Asked by luigirovatti (2836points) July 26th, 2020

UFOs:

“Anything, to be surely classed as a UFO, must meet one of two criteria. Either it has to be seen from a sufficiently short distance to be certain that its configuration is not that of any conventional craft, or its speed, acceleration, or maneuver performance has to be such that no airplane, helicopter, missile, or balloon could possibly account for it. For example, if something goes faster than an airplane, and the same craft slows to a hovering condition, it is a UFO. Even if it goes only 500 mph and also hovers, it is probably a UFO because helicopters can’t go 500 mph.

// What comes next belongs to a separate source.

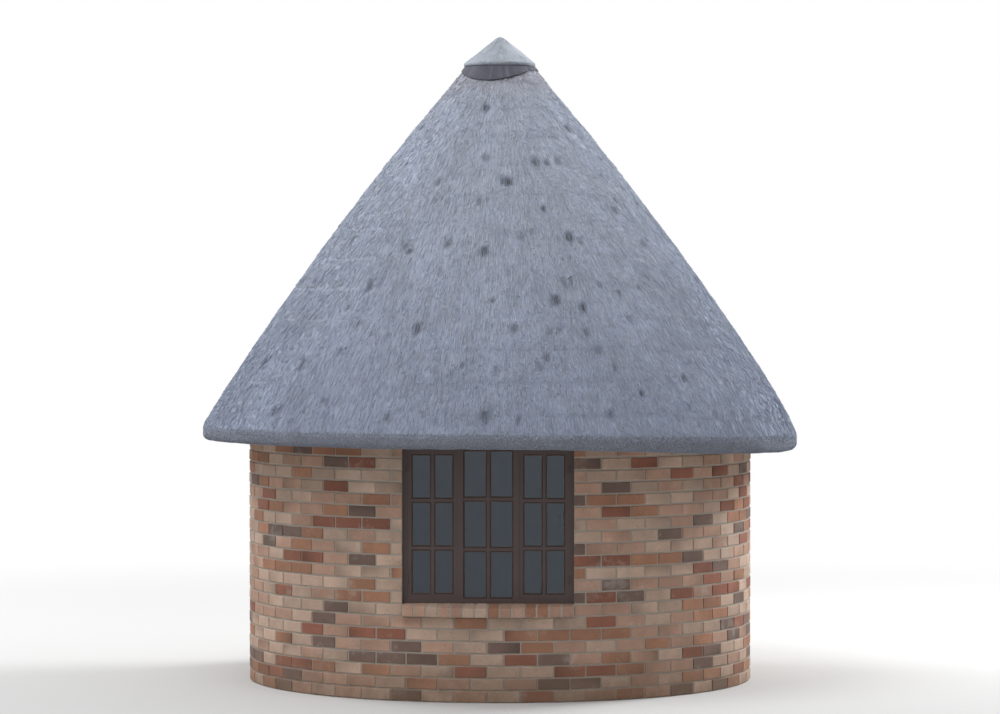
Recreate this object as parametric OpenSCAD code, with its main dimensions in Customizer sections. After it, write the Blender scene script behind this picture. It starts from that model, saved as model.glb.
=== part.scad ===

These statements say that range-of-speed capability is more important in the identification of an unconventional object than high speed itself. These criteria tend to eliminate from serious consideration as UFOs meteors as well as objects which are only seen moving slowly at high altitude, especially balloons. It need not eliminate unidentified (usually nonorbiting) objects seen in space by astronomical telescopes, of which there have been a fair number of sightings. These have to be natural objects or spacecraft. Several of the half-dozen or more unidentifieds sighted in space by U.S. astronauts pass the performance criteria; maneuvering in space, or going in a westward orbit as was the green object seen by Gordon Cooper near Perth, Australia, is evidence of superior performance sufficient enough to identify them as unconventional (space) craft, or UFOs.”

Slip flow:

“No discussion of the relief from aerodynamic heating would be complete without some consideration of a phenomenon known as slip flow. According to theory, the air-friction drag and heating of moving vehicles is due to the fact that air molecules cling to any surface; that they cling in clumps, making the surface somewhat rough, makes matters worse. That is why it does no good to polish an aerodynamic surface beyond the point at which the surface proper is smoother than the adsorbed layer of air molecules with its clumps. The clumps contribute to air drag in this manner. A fastmoving air molecule strikes a clump and is stopped, giving up its momentum and kinetic energy. This gives drag plus heating. Molecules leave clumps in random directions, giving no drag alleviation. This process is analogous to diffuse reflection in lighting. Laboratory wind tunnel tests showed that at a combination of low enough pressure and high enough speed and temperature, much of the adsorbed layer of air is knocked off the surface. In this condition the fast moving air molecules can bounce on a smooth surface and reflect off again without losing much energy, in a process analogous to the specular reflection of light from a mirror surface. This desirable operating condition, in which drag and heating are dramatically reduced, is known as slip flow.”